Church in Rogaland, Norway

Nedstrand Church (Nedstrand kyrkje; historic: Hindaraa kirke) is a parish church of the Church of Norway in Tysvær Municipality in Rogaland county, Norway. It is located in the village of Hindaråvåg. It is one of the two churches for the Nedstrand parish which is part of the Haugaland prosti (deanery) in the Diocese of Stavanger. The white, wooden church was built in a long church style in 1868 using designs by the architects Conrad Fredrik von der Lippe and Hans Linstow. The church seats about 480 people.

==History==
The earliest existing historical records of the church date back to the year 1280, but it was not new that year, it may have been built as early as the 12th century. The first church here was likely a stave church that was located at the mouth of the river Hindaråa, about 180 m east of the present location of the church. The church was originally called Hindaraa Church (until 1881). In 1656, the old church was torn down and replaced with a new building (or instead it may have been heavily renovated and rebuilt).

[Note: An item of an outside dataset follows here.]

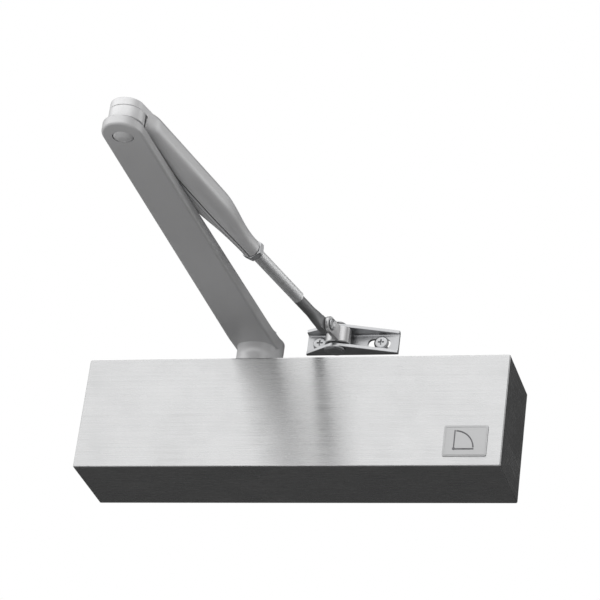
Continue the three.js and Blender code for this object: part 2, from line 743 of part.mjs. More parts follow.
function shoePin() {
  const { bottom, height } = SHOE;
  const [low, high] = [bottom - GAP, bottom + height + GAP];
  const profile = [
    [0, low - 1.6],
    [5.4, low - 1.4],
    [6.2, low - 0.9],
    [6.2, low],
    [2.7, low],
    [2.7, high],
    [5.6, high],
    [4.6, high + 1.2],
    [0, high + 1.5],
  ];
  return turned("z", profile, [SHOE_PIN.x, SHOE_PIN.y]);
}

// A pan-headed screw with a cross recess.
function shoeScrew(x) {
  const z = SHOE_SCREWS.z;
  const seat = SHOE.back - SHOE.sheet - GAP;
  const head = join(
    bar("y", [3.4, 4.4], seat - 2.1, seat - 0.9, [x, z]),
    bar("y", 4.4, seat - 0.91, seat, [x, z]),
    bar("y", 2.3, seat - 0.5, -4.5, [x, z], 16),
    bar("y", [2.3, 0.4], -4.51, -2.5, [x, z], 16),
  );
  const deep = [seat - 3, seat - 1];
  return cut(
    head,
    box([x - 2.2, x + 2.2], deep, [z - 0.45, z + 0.45]),
    box([x - 0.45, x + 0.45], deep, [z - 2.2, z + 2.2]),
  );
}

place("knuckle", knuckle(), PAINT, forearmFrame);
place("knuckle_rivet", knuckleRivet(), ZINC, forearmFrame);
place("shoe_bracket", shoeBracket(), ZINC);
place("shoe_pin", shoePin(), ZINC);
place("shoe_screw_left", shoeScrew(SHOE_SCREWS.x[0]), ZINC);
place("shoe_screw_right", shoeScrew(SHOE_SCREWS.x[1]), ZINC);

export default closer;
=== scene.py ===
import json
import math

import bmesh
import bpy
from mathutils import Matrix, Vector
from mathutils.geometry import tessellate_polygon


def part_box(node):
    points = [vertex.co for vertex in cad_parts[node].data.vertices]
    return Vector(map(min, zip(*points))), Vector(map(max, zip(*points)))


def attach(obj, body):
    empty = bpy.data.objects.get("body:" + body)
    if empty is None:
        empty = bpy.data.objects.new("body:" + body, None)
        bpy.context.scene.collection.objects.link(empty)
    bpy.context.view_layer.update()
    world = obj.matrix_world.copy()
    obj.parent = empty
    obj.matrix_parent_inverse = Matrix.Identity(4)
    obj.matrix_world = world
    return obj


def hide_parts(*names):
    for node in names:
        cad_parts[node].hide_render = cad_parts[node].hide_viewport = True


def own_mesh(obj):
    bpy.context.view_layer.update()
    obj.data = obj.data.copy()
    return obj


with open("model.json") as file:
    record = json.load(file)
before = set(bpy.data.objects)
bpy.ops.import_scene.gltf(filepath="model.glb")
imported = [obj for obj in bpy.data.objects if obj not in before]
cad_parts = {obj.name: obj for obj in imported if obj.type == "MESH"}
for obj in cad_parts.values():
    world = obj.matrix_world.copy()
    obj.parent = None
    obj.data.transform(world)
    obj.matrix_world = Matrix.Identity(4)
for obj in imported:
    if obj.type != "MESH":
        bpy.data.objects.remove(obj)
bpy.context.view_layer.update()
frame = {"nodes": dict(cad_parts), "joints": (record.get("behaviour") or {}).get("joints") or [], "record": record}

# Shapes are written in millimetres in the row frame: +X along the cover, -Y away from the door,
# +Z up, the origin in the middle of the mounting plate's back. MM turns them into metres.
MM = 0.001
RECORD = frame["record"]
JOINTS = {joint["name"]: joint for joint in frame["joints"]}
BODY_OF = {
    node: body for body, nodes in RECORD["behaviour"]["bodies"].items() for node in nodes
}
SLOT_OF = {part["node"]: part["material_slot"] for part in RECORD["subparts"]}


def pivot(joint):
    return Vector(JOINTS[joint]["pos_m"]) / MM


def box(node):
    return [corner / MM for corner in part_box(node)]


SPINDLE = pivot("pinion_turn")
ELBOW = pivot("elbow_turn")
SHOE_PIN = pivot("shoe_turn")
REACH = (SHOE_PIN - ELBOW).length
FOREARM = Matrix.Translation(ELBOW) @ Matrix.Rotation(
    math.atan2(SHOE_PIN.y - ELBOW.y, SHOE_PIN.x - ELBOW.x), 4, "Z"
)  # local x runs along the forearm from the elbow, y to its left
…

In 1814, this church served as an election church (valgkirke). Together with more than 300 other parish churches across Norway, it was a polling station for elections to the 1814 Norwegian Constituent Assembly which wrote the Constitution of Norway. This was Norway's first national elections. Each church parish was a constituency that elected people called "electors" who later met together in each county to elect the representatives for the assembly that was to meet at Eidsvoll Manor later that year.

In 1868, a new church was built on the other side of the river at the intersection of two roads, about 180 m to the west. After the new church was completed, the old church was torn down. In 1881, the church and parish was renamed Nedstrand because the name Hindaraa had fallen out of regular use and the area was better known for the nearby coastal village, Nedstrand.